Keele upheld that that state’s law, noting that to prohibit it “would cast doubt on the validity of a host of other longtime religion-neutral programs whereby taxpayer funds are ultimately paid to religious institutions by way of individual choice.” (Teresa Meredith et al. vs. Mitch Daniels, et al. Cause No 49DO7-1107-PL-025402, January 13, 2012)
 
Judge Keele pointed to a higher education program that allows students to use state scholarships to attend private religious schools in post-secondary years. 
 
In another case touching school choice, Arizona Superior Court Judge Maria del Mar Verdin rules, in the case of “Sharon Niehaus, et al. v. John Huppehthal, et al.” that disbursements of scholarships to parents exercising choice did not violate that state’s “aid clause.” (Superior Court of Arizona, Maricopa County CV 2011-017911, January 25, 2012)

State Rep.

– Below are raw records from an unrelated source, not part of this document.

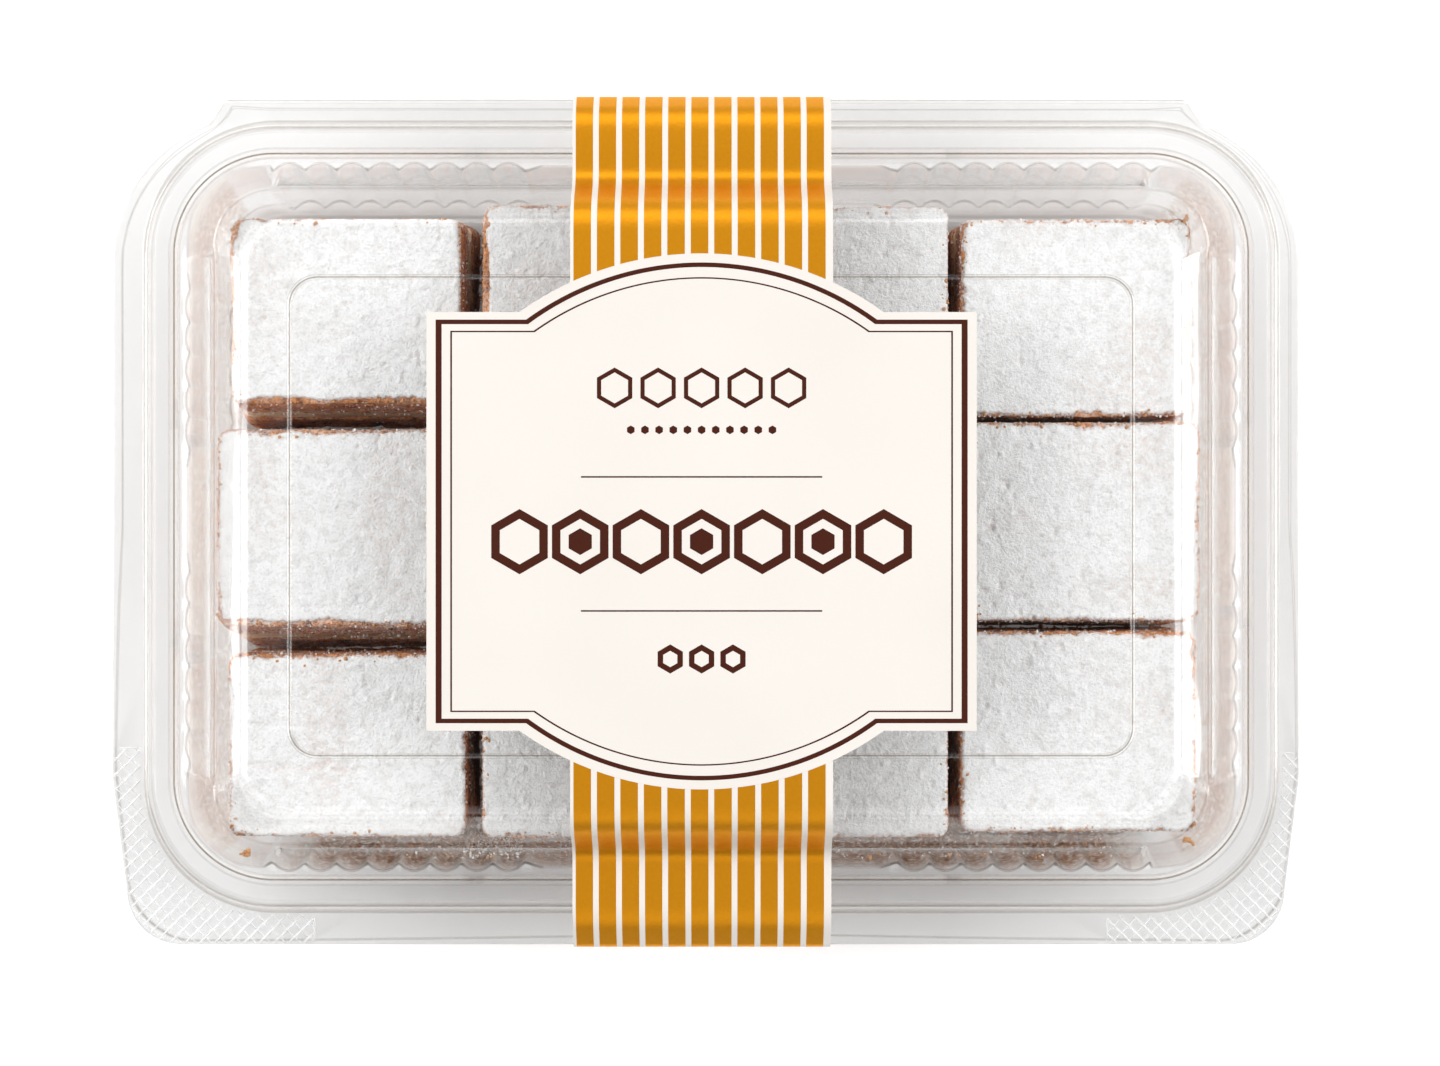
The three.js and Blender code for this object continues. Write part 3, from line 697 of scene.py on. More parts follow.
def flange_edge(hinge_edge):
    """The flange's outline with a station for each point: back arcs that end in a notch
    beside the hinge strip, and sides that taper to the pull tabs in front"""
    corner_share = 1 - SIDE_SHARE
    half_x, half_y = FLANGE_HALF
    rows = [(half_x, TAPER_START, 0.15), (half_x, 0, SIDE_SHARE / 2)]
    for step in np.linspace(0, 1, 17):
        angle = step * BACK_ARC_END
        x = half_x - BACK_ARC + BACK_ARC * math.cos(angle)
        y = half_y - HINGE_STEP - BACK_ARC + BACK_ARC * math.sin(angle)
        rows.append((x, y, SIDE_SHARE + 0.62 * corner_share * step))
    for index, (beside, before) in enumerate(HINGE_NOTCH):
        station = 1 - 0.1 * corner_share * (len(HINGE_NOTCH) - index)
        rows.append((HINGE_HALF + beside, hinge_edge - before, station))
    right = np.array(rows)
    left = right[::-1] * (-1, 1, -1) + (0, 0, 2 + SIDE_SHARE)

    def tab(side, start_angle, station):
        step = np.linspace(0, 1, 17)
        angle = start_angle + step * math.pi / 2
        x = side * FRONT_ARC_X + FRONT_ARC * np.cos(angle)
        y = FRONT_ARC - half_y + FRONT_ARC * np.sin(angle)
        return np.column_stack([x, y, station + corner_share * step * 0.98])

    back = np.array([(0, hinge_edge, 1 + SIDE_SHARE / 2)])
    front = np.array([(0, -half_y, 3 + SIDE_SHARE / 2)])
    tabs = tab(-1, math.pi, 2 + SIDE_SHARE), tab(1, 1.5 * math.pi, 3 + SIDE_SHARE)
    return np.concatenate([right, back, left, tabs[0], front, tabs[1]])


def flange_points(edge, z, places):
    flat = [np.interp(places, edge[:, 2], edge[:, axis], period=4) for axis in (0, 1)]
    return np.column_stack([*flat, np.full(len(places), z)])


def filleted(rings, folds):
    """The rings with each bend rounded as its fold says, and how dark each one's painted shade
    line is. A guard ring on either side of a bend keeps the flats flat."""
    rings = [np.array(ring, float) for ring in rings]
    made, shade_lines = [rings[0]], [0.0]
    for index in range(1, len(rings) - 1):
        here, (fillet, line) = rings[index], folds[index]
        legs = [rings[index - 1] - here, rings[index + 1] - here]
        lengths = [math.hypot(min(abs(leg[0]), abs(leg[1])), leg[3]) for leg in legs]
        reach = [leg * min(0.42, fillet / length) for leg, length in zip(legs, lengths)]
        made.append(here + reach[0] * GUARD)
        for step in np.linspace(0, 1, FILLET_STEPS):
            made.append(here + reach[0] * (1 - step) ** 2 + reach[1] * step ** 2)
        made.append(here + reach[1] * GUARD)
        shade_lines += [0.0] + [line * (1 - (2 * step - 1) ** 2) for step in np.linspace(0, 1, FILLET_STEPS)] + [0.0]
    return made + [rings[-1]], shade_lines + [folds[-1][1]]


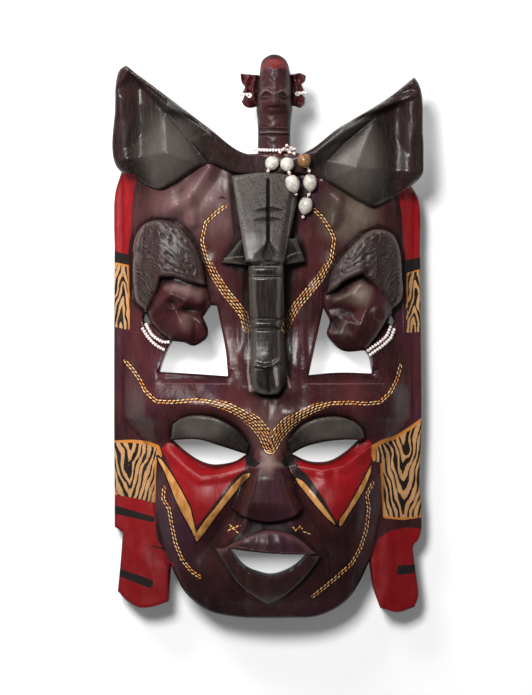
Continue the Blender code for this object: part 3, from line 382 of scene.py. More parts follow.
# Beads, seeds and threads
BEAD = 2.1
BEAD_SIDES = 14
THREAD = 0.5
THREAD_SIDES = 6
SEED_SIDES = 28
RAY_START = 0.2
SEED_DIAMETER = 8.6
SEED_LENGTH = 11.0
STRING_Y = 116.5
STRING_TILT = 1.5
RING_LEFT = (-11.6, 150)
RING_RIGHT = (18.4, 151)
RING_REACH = 3.2
KNOT = [(7.4, 113.6), (9.6, 115.6), (11.6, 117.8), (14.2, 116.4), (13.2, 113.6), (16.2, 112.6)]
STRANDS_LEFT = [
    [(-75.6, 7.6), (-72, 1.2), (-68.8, -1.2), (-65.1, -3.4), (-61.6, -3.2)],
    [(-77.8, 5), (-75, 0.6), (-72, -2.9), (-68.8, -5.6), (-64.6, -7.8)],
]
STRANDS_RIGHT = [
    [(76, 6.2), (74, 1), (69.2, -3.4), (65, -6.2), (62, -8.4)],
    [(78.4, 4.6), (76.4, -0.6), (71, -5.6), (66.6, -8.6), (63.4, -11)],
]
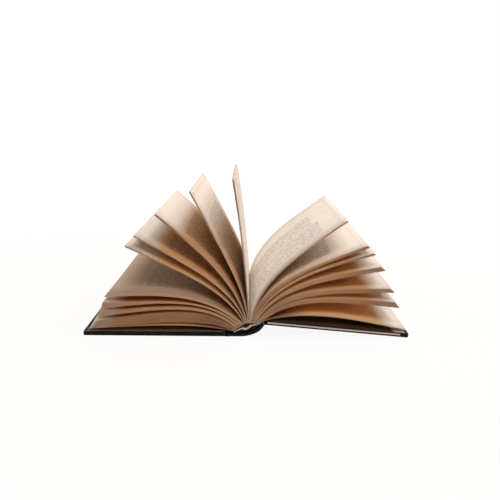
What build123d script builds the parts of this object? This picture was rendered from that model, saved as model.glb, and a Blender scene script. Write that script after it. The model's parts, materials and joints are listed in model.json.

Jason Nelson of Oklahoma City, a leading advocate of the special needs scholarship program, responded quickly to today’s decision leaving the program in place.

In a statement sent to CapitolBeatOK, Nelson said, “Allowing the program to continue during the appeal is the right thing to do. “I know the decision by the judge to grant a stay comes as welcome news to the parents and students who are currently benefiting from the law. I look forward to the Oklahoma Supreme Court taking up the appeal of Judge Nightingale’s ruling where I believe it will be overturned.

“The law is clearly constitutional if numerous similar state programs are any indication. Opposition to this law is parochial and political – not constitutional.”